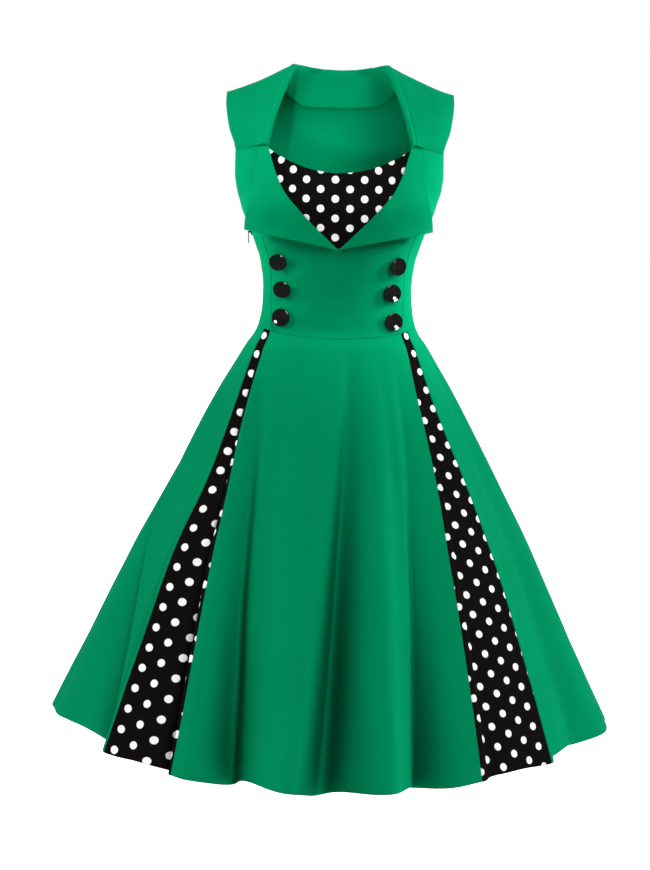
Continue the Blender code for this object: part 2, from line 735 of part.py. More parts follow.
def button(row):
    """A turned button that stands on its shank on the midriff."""
    mesh = bpy.data.meshes.new(row.name)
    points = [(radius, 0.0, height) for radius, height in BUTTON_SECTION]
    mesh.from_pydata(points, [(i, i + 1) for i in range(len(points) - 1)], [])
    item = bpy.data.objects.new(row.name, mesh)
    turning = item.modifiers.new("turning", "SCREW")
    turning.steps = 18
    turning.render_steps = 18
    turning.use_merge_vertices = True
    turning.merge_threshold = 0.00001
    turning.use_normal_calculate = True
    spot = front_point(row.x, row.z)
    level = level_of(row.z)
    cloth_normal = torso_normal(turn_at(row.x, level), level)
    facing = cloth_normal.lerp(Vector((0, -1, 0)), 1 - BUTTON_TURN_BACK).normalized()
    item.location = spot + cloth_normal * 0.0012
    item.rotation_mode = "QUATERNION"
    item.rotation_quaternion = facing.to_track_quat("Z", "Y")
    return place(item, black_resin)


for button_row in BUTTONS:
    button(button_row)

# ---------------------------------------------------------------- zip slider and pull

ZIP_PIVOT = Vector((-0.1345, 0.0, -0.204))   # the bar that the pull swings on
BAR_RADIUS = 0.0006
BAR_LENGTH = 0.0052
EAR_THICKNESS = 0.0008
SLIDER_SIZE = Vector((0.0022, 0.0056, 0.0090))
PULL_WIDTH = 0.0030
PULL_LENGTH = 0.0160
PULL_THICKNESS = 0.0012
EYE_RADIUS = 0.0015
EYE_HOLE = 0.0009


def block(name, centre, size, collection, tilt=0.0):
    """A plain block, tilted about Y."""
    bpy.ops.mesh.primitive_cube_add(size=1.0, location=centre, rotation=(0.0, tilt, 0.0))
    item = bpy.context.object
    item.name = name
    item.data.transform(
        [[size[0], 0, 0, 0], [0, size[1], 0, 0], [0, 0, size[2], 0], [0, 0, 0, 1]]
    )
    for home in list(item.users_collection):
        home.objects.unlink(item)
    collection.objects.link(item)
    return item


def hide_guide(item):
    item.hide_render = True
    item.display_type = "WIRE"


def join(item, cutter, operation):
    """Boolean one object with another, which stays hidden among the cutters."""
    hide_guide(cutter)
    modifier = item.modifiers.new(operation.lower() + "_" + cutter.name, "BOOLEAN")
    modifier.operation = operation
    modifier.object = cutter


def rod(name, centre, radius, length, collection):
    """A round rod along Y."""
    bpy.ops.mesh.primitive_cylinder_add(
        vertices=12, radius=radius, depth=length, location=centre,
        rotation=(math.pi / 2, 0, 0),
    )
    item = bpy.context.object
    item.name = name
    for home in list(item.users_collection):
        home.objects.unlink(item)
    collection.objects.link(item)
    return item


def zip_slider():
    """The slider in the side seam: a body, two ears and the bar between them."""
    level = level_of(ZIP_PIVOT.z)
    out = torso_normal(-math.pi / 2, level)
    seat = torso_point(-math.pi / 2, level)
    centre = seat + out * (SEAM_GAP + SLIDER_SIZE.x / 2)
    tilt = -math.atan2(-out.z, -out.x)
    slider = block("zip_slider", centre, SLIDER_SIZE, dress, tilt)
    slider.data.materials.append(zip_metal)
    reach_out = centre.x - ZIP_PIVOT.x + 0.0010
    for side in (-1, 1):
        ear_centre = Vector((
            centre.x - reach_out / 2,
            side * (BAR_LENGTH - EAR_THICKNESS) / 2,
            ZIP_PIVOT.z,
        ))
        ear_size = Vector((reach_out, EAR_THICKNESS, 0.0026))
        name = "slider_ear_" + ("front" if side < 0 else "back")
        join(slider, block(name, ear_centre, ear_size, cutters), "UNION")
    join(slider, rod("slider_bar", ZIP_PIVOT, BAR_RADIUS, BAR_LENGTH - 0.0004, cutters), "UNION")
    return slider


def zip_pull():
    """The pull tab that hangs from the bar, with its origin on the bar's axis."""
    pull = rod("zip_pull", ZIP_PIVOT, EYE_RADIUS, PULL_WIDTH, dress)
    pull.data.materials.append(zip_metal)
    tab_centre = ZIP_PIVOT - Vector((0, 0, EYE_RADIUS * 0.6 + PULL_LENGTH / 2))
    tab = block("pull_tab", tab_centre, (PULL_THICKNESS, PULL_WIDTH, PULL_LENGTH), cutters)
    join(pull, tab, "UNION")
    join(pull, rod("pull_eye", ZIP_PIVOT, EYE_HOLE, 3 * PULL_WIDTH, cutters), "DIFFERENCE")
    return pull


zip_slider()
zip_pull()
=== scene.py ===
import math
from collections import namedtuple

import bpy
import numpy as np
from mathutils import Matrix, Vector


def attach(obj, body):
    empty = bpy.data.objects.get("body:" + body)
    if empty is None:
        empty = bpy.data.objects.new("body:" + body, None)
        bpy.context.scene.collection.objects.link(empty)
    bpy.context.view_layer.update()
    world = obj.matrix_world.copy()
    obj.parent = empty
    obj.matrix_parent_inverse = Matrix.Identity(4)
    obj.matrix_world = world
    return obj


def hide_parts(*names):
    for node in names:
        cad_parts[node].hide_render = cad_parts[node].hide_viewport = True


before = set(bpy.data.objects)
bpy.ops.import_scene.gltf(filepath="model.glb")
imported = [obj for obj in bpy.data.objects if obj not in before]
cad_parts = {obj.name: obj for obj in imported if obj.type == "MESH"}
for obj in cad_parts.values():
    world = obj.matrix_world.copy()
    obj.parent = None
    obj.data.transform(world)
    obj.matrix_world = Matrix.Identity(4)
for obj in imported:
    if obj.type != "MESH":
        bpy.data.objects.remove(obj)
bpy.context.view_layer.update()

# ---------------------------------------------------------------- camera
# A portrait lens at chest height, well in front of the dress, tipped down a little so that
# the whole dress is in the frame. It looks along +Y at the front of the dress.

CAMERA_PLACE = (-0.015, -2.8, -0.155)
CAMERA_DIP = math.radians(7.23)
CAMERA_ROLL = math.radians(0.9)
SENSOR = 36.0                       # mm along the picture's long side
LENS = 76.6


def new_object(name, data):
    """An object of a mesh, a light or a camera, put in the scene."""
    made = bpy.data.objects.new(name, data)
    bpy.context.scene.collection.objects.link(made)
    return made


camera = new_object("camera", bpy.data.cameras.new("camera"))
camera.data.sensor_width = SENSOR
camera.data.lens = LENS
camera.matrix_world = (
    Matrix.Translation(CAMERA_PLACE)
    @ Matrix.Rotation(math.pi / 2 - CAMERA_DIP, 4, "X")
    @ Matrix.Rotation(CAMERA_ROLL, 4, "Z")
)
bpy.context.scene.camera = camera

# ---------------------------------------------------------------- studio
# A plain pale acrylic floor, lit from below, under a white surround. Broad soft lights in front
# and on both sides light the cloth, one only the gloss of the buttons, and four spots the bodice.

FLOOR_HEIGHT = -1.38
FLOOR_SIZE = 60.0
SURROUND_LIGHT = 0.16               # what the surround gives the dress
SURROUND_SEEN = 1.0                 # what the surround looks like behind it
FLOOR_GLOW = 0.88                   # what comes up through the floor
FLOOR_GIVEN = "#8a8a88"             # how pale the floor is to the dress above it
WHITE = (1, 1, 1, 1)
SPOT_RADIUS = 0.12

bpy.context.scene.view_settings.view_transform = "Standard"


def linear(hex_code):
    """The linear colour of an sRGB hex value."""
    shares = [int(hex_code[i:i + 2], 16) / 255 for i in (1, 3, 5)]
    return tuple(s / 12.92 if s <= 0.04045 else ((s + 0.055) / 1.055) ** 2.4 for s in shares)


def add(tree, kind, **given):
    """Add a node with its settings, in small letters, and its inputs; input_3 is the fourth.

    An input is given a value, or the output or the node that it is linked to.
    """
    made = tree.nodes.new(kind)
    for name, value in given.items():
        number = name.removeprefix("input_")
        if name.islower() and not number.isdigit():
            setattr(made, name, value)
            continue
        socket = made.inputs[int(number) if number.isdigit() else name.replace("_", " ")]
        if isinstance(value, bpy.types.Node):
            value = value.outputs[0]
        if isinstance(value, bpy.types.NodeSocket):
            tree.links.new(value, socket)
        else:
            socket.default_value = value
    return made


def new_material(name):
    """An empty node material and its tree."""
    made = bpy.data.materials.new(name)
    made.use_nodes = True
    made.node_tree.nodes.clear()
    return made, made.node_tree


world = bpy.data.worlds.new("studio_surround")
bpy.context.scene.world = world
world.use_nodes = True
tree = world.node_tree
tree.nodes.clear()
path = add(tree, "ShaderNodeLightPath")
lighting = add(tree, "ShaderNodeBackground", Color=WHITE, Strength=SURROUND_LIGHT)
seen = add(tree, "ShaderNodeBackground", Color=WHITE, Strength=SURROUND_SEEN)
either = add(
    tree, "ShaderNodeMixShader",
    input_0=path.outputs["Is Camera Ray"], input_1=lighting, input_2=seen,
)
add(tree, "ShaderNodeOutputWorld", Surface=either)

floor_sheet, tree = new_material("backlit_white_acrylic")
path = add(tree, "ShaderNodeLightPath")
given = add(tree, "ShaderNodeBsdfDiffuse", Color=(*linear(FLOOR_GIVEN), 1))
lit = add(
    tree, "ShaderNodeBsdfPrincipled", Base_Color=(*linear("#fafaf9"), 1), Roughness=0.9,
    Specular_IOR_Level=0.1, Emission_Color=WHITE, Emission_Strength=FLOOR_GLOW,
)
either = add(
    tree, "ShaderNodeMixShader",
    input_0=path.outputs["Is Camera Ray"], input_1=given, input_2=lit,
)
add(tree, "ShaderNodeOutputMaterial", Surface=either)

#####

YOUR GOAL: Give again the run of lines that opens at the line with "ear_size = Vector((reach_out, EAR_THICKNESS, 0.0026))" and closes at the line with "cad_parts[node].hide_render = cad_parts[node].hide_viewport", exactly, and only that run.

THE ANSWER:
        ear_size = Vector((reach_out, EAR_THICKNESS, 0.0026))
        name = "slider_ear_" + ("front" if side < 0 else "back")
        join(slider, block(name, ear_centre, ear_size, cutters), "UNION")
    join(slider, rod("slider_bar", ZIP_PIVOT, BAR_RADIUS, BAR_LENGTH - 0.0004, cutters), "UNION")
    return slider


def zip_pull():
    """The pull tab that hangs from the bar, with its origin on the bar's axis."""
    pull = rod("zip_pull", ZIP_PIVOT, EYE_RADIUS, PULL_WIDTH, dress)
    pull.data.materials.append(zip_metal)
    tab_centre = ZIP_PIVOT - Vector((0, 0, EYE_RADIUS * 0.6 + PULL_LENGTH / 2))
    tab = block("pull_tab", tab_centre, (PULL_THICKNESS, PULL_WIDTH, PULL_LENGTH), cutters)
    join(pull, tab, "UNION")
    join(pull, rod("pull_eye", ZIP_PIVOT, EYE_HOLE, 3 * PULL_WIDTH, cutters), "DIFFERENCE")
    return pull


zip_slider()
zip_pull()
=== scene.py ===
import math
from collections import namedtuple

import bpy
import numpy as np
from mathutils import Matrix, Vector


def attach(obj, body):
    empty = bpy.data.objects.get("body:" + body)
    if empty is None:
        empty = bpy.data.objects.new("body:" + body, None)
        bpy.context.scene.collection.objects.link(empty)
    bpy.context.view_layer.update()
    world = obj.matrix_world.copy()
    obj.parent = empty
    obj.matrix_parent_inverse = Matrix.Identity(4)
    obj.matrix_world = world
    return obj


def hide_parts(*names):
    for node in names:
        cad_parts[node].hide_render = cad_parts[node].hide_viewport = True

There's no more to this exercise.